··· Information provided ···
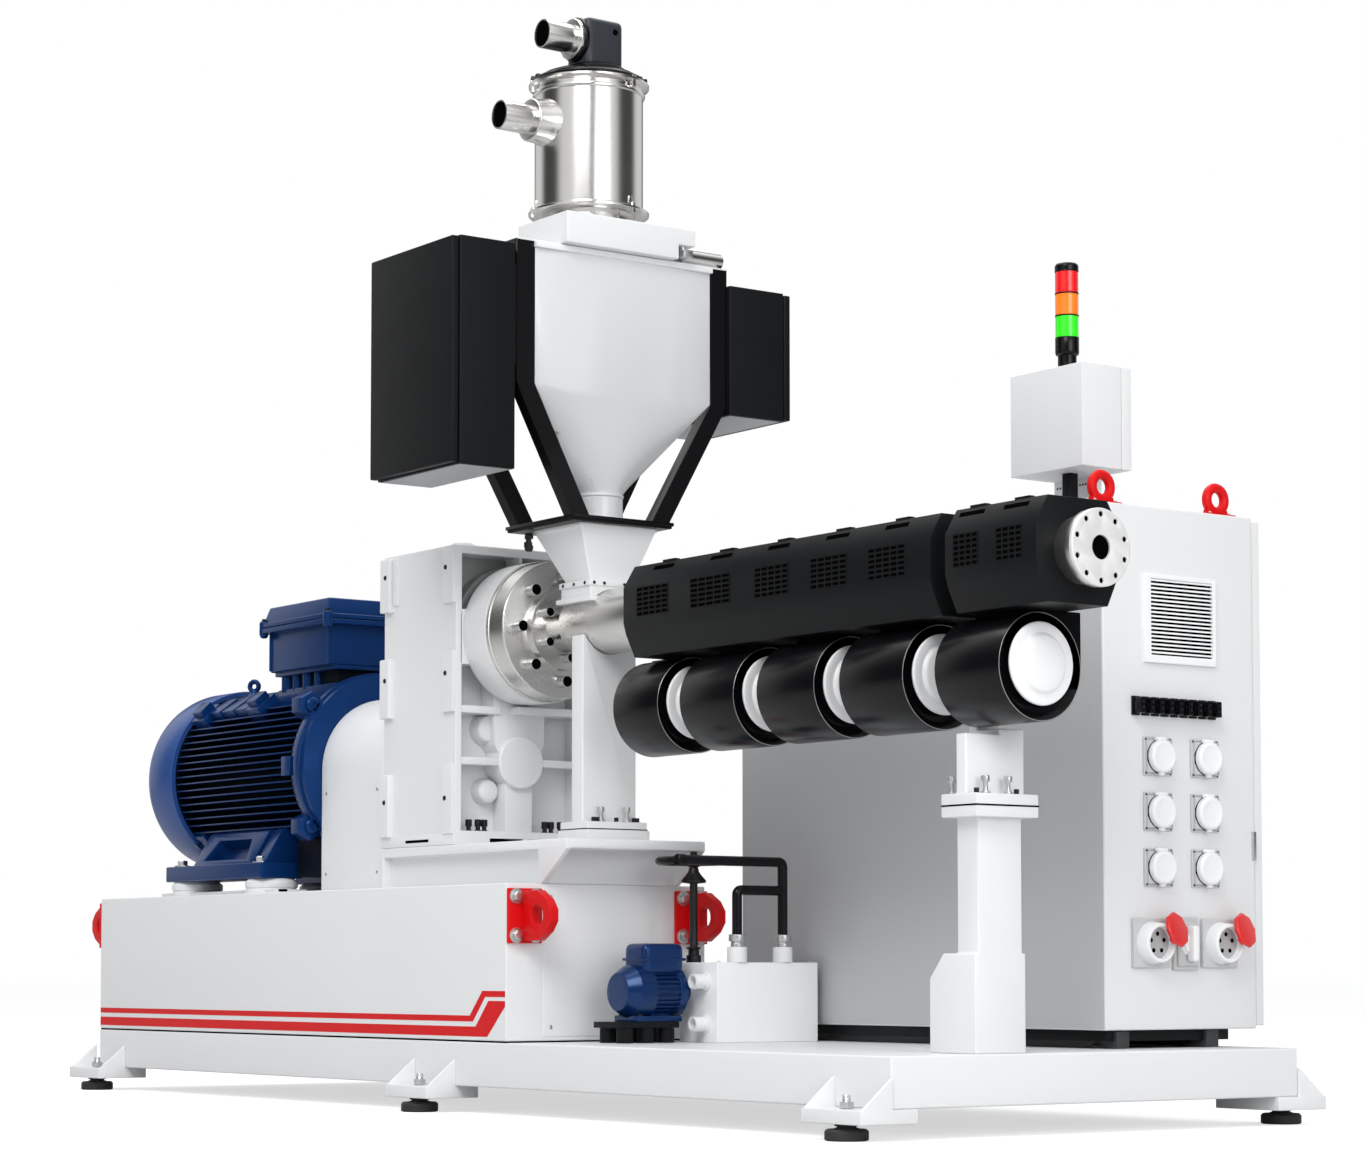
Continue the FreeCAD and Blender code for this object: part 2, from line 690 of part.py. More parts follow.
def door_hinges():
    out = []
    for z in HINGE_ZS:
        knuckle = cyl_z(z, z + KNUCKLE, HINGE_R, HINGE_X, HINGE_Y)
        pin = cyl_z(z, z + 2 * KNUCKLE + 6, PIN_R, HINGE_X, HINGE_Y)
        strap = box(CAB_X0 - 5, CAB_X0, CAB_Y1 - 50, HINGE_Y - 2, z, z + KNUCKLE)
        out.append(fuse([knuckle, pin, strap]))
    return out


def cabinet_feet():
    out = []
    for x in (CAB_X0 + 60, CAB_X1 - 60):
        for y in (CAB_Y0 + 50, CAB_Y1 - 110):
            out.append(cyl_z(DECK_Z, CAB_Z0, 24, x, y))
    return out


def cabinet_eyes():
    out = []
    x0, x1 = CAB_X1 - EYE_IN - EYE_T / 2, CAB_X1 - EYE_IN + EYE_T / 2
    for y in (CAB_Y0 + EYE_FRONT, CAB_Y1 - EYE_BACK):
        plate = box(x0, x1, y - EYE_HALF, y + EYE_HALF, CAB_Z1, CAB_Z1 + EYE_RISE)
        disc = cyl_x(x0, x1, EYE_R, y, CAB_Z1 + EYE_RISE)
        out.append(fuse([plate, disc]).cut(cyl_x(x0 - 1, x1 + 1, EYE_HOLE_R, y, CAB_Z1 + EYE_HOLE_Z)))
    return out


def vent_grille():
    return [box(CAB_X1, CAB_X1 + GRILLE_T, *GRILLE_Y, *GRILLE_Z)]


def connector_row():
    out = []
    for i in range(PLUG_COUNT):
        y = PLUG_Y + i * PLUG_PITCH
        out.append(box(CAB_X1, CAB_X1 + PLUG_T, y, y + PLUG_W, *PLUG_Z))
    return out


def socket(y, z, half, thick, radius, reach):
    flange = box(CAB_X1, CAB_X1 + thick, y - half, y + half, z - half, z + half)
    return fuse([flange, cyl_x(CAB_X1 + thick, CAB_X1 + reach, radius, y, z)])


def round_sockets():
    return [socket(y, z, ROUND_HALF, ROUND_T, ROUND_R, ROUND_OUT) for y in ROUND_Y for z in ROUND_Z]


def plug_sockets():
    sizes = (PIN_SOCKET_HALF, PIN_SOCKET_T, PIN_SOCKET_R, PIN_SOCKET_OUT)
    return [socket(y, PIN_SOCKET_Z, *sizes) for y in PIN_SOCKET_Y]


def main_switch():
    face = CAB_X1 + SWITCH_T
    base = box(CAB_X1, face, SWITCH_Y - SWITCH_HALF, SWITCH_Y + SWITCH_HALF, *SWITCH_Z)
    knob = box(face, CAB_X1 + PIN_SOCKET_OUT, SWITCH_Y - KNOB_HALF, SWITCH_Y + KNOB_HALF, *KNOB_Z)
    return [fuse([base, knob])]


def control_head():
    return [box(*PEN_X, *PEN_Y, PEN_Z0, PEN_Z1)]


def square(x, y, half, z0, z1):
    return box(x - half, x + half, y - half, y + half, z0, z1)


def head_bracket():
    post = square(MAST_X, MAST_Y, MAST_HALF, CAB_Z1, PEN_Z0)
    return [fuse([post, square(MAST_X, MAST_Y, MAST_FOOT, CAB_Z1, CAB_Z1 + MAST_FOOT_T)])]


def signal_tower():
    neck = cyl_z(PEN_Z1, PEN_Z1 + TOWER_NECK, TOWER_NECK_R, TOWER_X, TOWER_Y)
    stack = cyl_z(PEN_Z1 + TOWER_NECK, PEN_Z1 + TOWER_TOP, TOWER_R, TOWER_X, TOWER_Y)
    return [fuse([neck, stack])]


# ---- cooling water set ----
def water_tank():
    parts = [box(TANK_X0, TANK_X1, TANK_Y0, TANK_Y1, DECK_Z, TANK_Z)]
    parts += [cyl_y(TANK_Y0 - STUB_L, TANK_Y0, STUB_R, STUB_X, z) for z in STUB_Z]
    return [fuse(parts)]


def bent_pipe(points, bend, r):
    pts = [V(*p) for p in points]
    edges, start = [], pts[0]
    for a, b, c in zip(pts, pts[1:], pts[2:]):
        into, out = (b - a).normalize(), (c - b).normalize()
        p, q = b - into * bend, b + out * bend
        centre = p + out * bend
        middle = centre - (out - into).normalize() * bend
        edges.append(Part.LineSegment(start, p).toShape())
        edges.append(Part.Arc(p, middle, q).toShape())
        start = q
    edges.append(Part.LineSegment(start, pts[-1]).toShape())
    first = (pts[1] - pts[0]).normalize()
    ring = Part.Wire(Part.Circle(pts[0], first, r).toShape())
    return Part.Wire(edges).makePipeShell([ring], True, True)


def pipework():
    x, ya, yb = PIPE_X, PIPE_YA, PIPE_YB
    low = [(x, ya, TANK_Z), (x, ya, PIPE_LOW), (x, yb, PIPE_LOW)]
    tall = [(x, yb, TANK_Z), (x, yb, PIPE_TOP), (x, PIPE_END, PIPE_TOP)]
    parts = [bent_pipe(points, PIPE_BEND, PIPE_R) for points in (low, tall)]
    for y in (ya, yb):
        parts.append(cyl_z(TANK_Z, PIPE_NUT_Z, PIPE_NUT_R, x, y))
    parts.append(cyl_y(PIPE_END, PIPE_END + PIPE_NUT_L, PIPE_NUT_R, x, PIPE_TOP))
    return [fuse(parts)]


def valve_stem():
    x, y = WHEEL_X, WHEEL_Y
    seat, top = WHEEL_Z - HUB_H / 2 - SEAT, WHEEL_Z + HUB_H / 2 + NUT_H
    parts = [cyl_z(TANK_Z, TANK_Z + STEM_BASE_H, STEM_BASE_R, x, y)]
    parts.append(cyl_z(TANK_Z, seat, STEM_R, x, y))
    parts.append(Part.makeCone(*BONNET_R, BONNET_H, V(x, y, WHEEL_Z - BONNET_DROP), V(0, 0, 1)))
    parts.append(cyl_z(seat, top, PIN_R, x, y))
    parts.append(cyl_z(WHEEL_Z + HUB_H / 2 + SEAT, top, STEM_R, x, y))
    return [fuse(parts)]


def valve_handwheel():
    x, y, z, reach = WHEEL_X, WHEEL_Y, WHEEL_Z, WHEEL_R - RIM_R
    w, t = SPOKE_W / 2, SPOKE_T / 2
    rim = Part.makeTorus(reach, RIM_R, V(x, y, z), V(0, 0, 1))
    hub = cyl_z(z - HUB_H / 2, z + HUB_H / 2, HUB_WHEEL_R, x, y)
    bars = [box(x - reach, x + reach, y - w, y + w, z - t, z + t)]
    bars.append(box(x - w, x + w, y - reach, y + reach, z - t, z + t))
    return [fuse([rim, hub] + bars).cut(cyl_z(z - HUB_H, z + HUB_H, PIN_R + PIN_GAP, x, y))]


def pump_motor():
    x, z, y0 = PUMP_X, PUMP_Z, PUMP_Y0
    parts = [cyl_y(y0, y0 + PUMP_L, PUMP_R, x, z), cyl_y(y0 + PUMP_L, TANK_Y0, PUMP_SHAFT_R, x, z)]
    half, ya, yb, za, zb = PUMP_BOX
    parts.append(box(x - half, x + half, y0 + ya, y0 + yb, z + za, z + zb))
    half, ya, yb, foot = PUMP_FOOT
    parts.append(box(x - half, x + half, y0 + ya, y0 + yb, foot, z))
    return [fuse(parts)]


def pump_mount():
    x, y, z = PUMP_X, PUMP_Y0, PUMP_PLATE_Z
    xa, xb, ya, yb = PUMP_PLATE
    parts = [box(x + xa, x + xb, y + ya, y + yb, z, z + PUMP_PLATE_T)]
    for dx in MOUNT_X:
        for i in range(3):
            parts.append(cyl_z(DECK_Z, z, MOUNT_R, x + dx, y + i * MOUNT_PITCH))
    return [fuse(parts)]


MAKERS = [
    base_frame, foot_brackets, foot_pads, motor_base_box, lifting_lugs, gearbox_table, gearbox_housing,
    output_flange, barrel, screw, die_flange, barrel_cover_main, barrel_cover_die, blowers,
    blower_caps, feed_post, die_post, motor_body, motor_fan_cowl, motor_feet, motor_pads,
    terminal_box, coupling_guard, feed_funnel, hopper_frame, hopper_body, side_box_tall,
    side_box_short, junction_block, loader_foot, loader_body, loader_lid, loader_elbow,
    cabinet_body, cabinet_door, door_hinges, cabinet_feet, cabinet_eyes, vent_grille, connector_row,
    round_sockets, plug_sockets, main_switch, control_head, head_bracket, signal_tower,
    water_tank, pipework, valve_stem, valve_handwheel, pump_motor, pump_mount,
]

made = [(m.__name__, m()) for m in MAKERS]
bounds = FreeCAD.BoundBox()
for name, solids in made:
    for s in solids:
        bounds.add(s.BoundBox)
shift = V(-(bounds.XMin + bounds.XMax) / 2, -(bounds.YMin + bounds.YMax) / 2, -bounds.ZMin)
for name, solids in made:
    shape = solids[0] if len(solids) == 1 else Part.makeCompound(solids)
    shape.translate(shift)
    shape.exportStep("parts/" + name + ".step")
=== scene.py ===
"""Looks of a single-screw plastic extruder line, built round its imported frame."""
import json
import logging
import math
from collections.abc import Iterator, Sequence
from contextlib import contextmanager
from dataclasses import dataclass
from enum import Enum

import bpy
from mathutils import Matrix, Quaternion, Vector

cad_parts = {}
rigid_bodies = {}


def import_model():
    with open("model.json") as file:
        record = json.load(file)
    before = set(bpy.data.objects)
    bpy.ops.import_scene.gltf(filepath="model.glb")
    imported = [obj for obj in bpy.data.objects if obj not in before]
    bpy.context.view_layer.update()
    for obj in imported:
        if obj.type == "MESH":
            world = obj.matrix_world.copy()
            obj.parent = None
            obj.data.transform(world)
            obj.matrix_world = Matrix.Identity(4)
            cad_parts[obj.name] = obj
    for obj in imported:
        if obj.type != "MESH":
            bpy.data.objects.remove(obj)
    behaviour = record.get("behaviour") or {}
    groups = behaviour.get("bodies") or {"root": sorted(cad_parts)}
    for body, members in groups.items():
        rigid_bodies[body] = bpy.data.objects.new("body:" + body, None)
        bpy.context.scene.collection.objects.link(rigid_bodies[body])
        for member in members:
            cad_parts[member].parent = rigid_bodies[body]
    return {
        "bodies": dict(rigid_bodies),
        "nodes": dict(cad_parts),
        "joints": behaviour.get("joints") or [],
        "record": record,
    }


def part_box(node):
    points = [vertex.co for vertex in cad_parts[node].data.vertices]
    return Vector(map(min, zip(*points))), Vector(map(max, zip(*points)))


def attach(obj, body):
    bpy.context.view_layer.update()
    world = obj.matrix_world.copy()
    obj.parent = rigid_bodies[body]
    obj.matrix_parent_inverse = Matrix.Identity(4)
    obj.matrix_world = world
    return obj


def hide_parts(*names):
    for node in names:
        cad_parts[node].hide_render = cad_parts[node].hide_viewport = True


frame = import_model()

LOG = logging.getLogger("extruder")
MM = 0.001
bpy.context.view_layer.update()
DATUM = Vector((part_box("base_frame")[1].x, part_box("base_frame")[0].y, 0.0))
TO_ROW = Matrix.Translation(DATUM) @ Matrix.Scale(MM, 4)
TO_LINE = TO_ROW.inverted()
Obj = bpy.types.Object
Point = Sequence[float]


def spot(node: str) -> tuple[Vector, Vector]:
    """Lowest and highest corner of a CAD node, in millimetres on the line's own axes.

    Args:
        node: name of the CAD node.

    Returns:
        The two corners.
    """
    lo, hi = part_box(node)
    return TO_LINE @ lo, TO_LINE @ hi


def middle(node: str) -> Vector:
    """Centre of a CAD node's box, in millimetres on the line's own axes."""
    lo, hi = spot(node)
    return (lo + hi) / 2


class Axis(Enum):
    """Directions that round pieces point in."""

    X = (1.0, 0.0, 0.0)
    Y = (0.0, 1.0, 0.0)
    Z = (0.0, 0.0, 1.0)
    BACK_X = (-1.0, 0.0, 0.0)
    BACK_Y = (0.0, -1.0, 0.0)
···
__Requirement__. The lines from the one containing "for node in" to the one containing "return TO_LINE @ lo, TO_LINE @ hi", both included, are to be extracted exactly; give no other line.

__Response__.
    for node in names:
        cad_parts[node].hide_render = cad_parts[node].hide_viewport = True


frame = import_model()

LOG = logging.getLogger("extruder")
MM = 0.001
bpy.context.view_layer.update()
DATUM = Vector((part_box("base_frame")[1].x, part_box("base_frame")[0].y, 0.0))
TO_ROW = Matrix.Translation(DATUM) @ Matrix.Scale(MM, 4)
TO_LINE = TO_ROW.inverted()
Obj = bpy.types.Object
Point = Sequence[float]


def spot(node: str) -> tuple[Vector, Vector]:
    """Lowest and highest corner of a CAD node, in millimetres on the line's own axes.

    Args:
        node: name of the CAD node.

    Returns:
        The two corners.
    """
    lo, hi = part_box(node)
    return TO_LINE @ lo, TO_LINE @ hi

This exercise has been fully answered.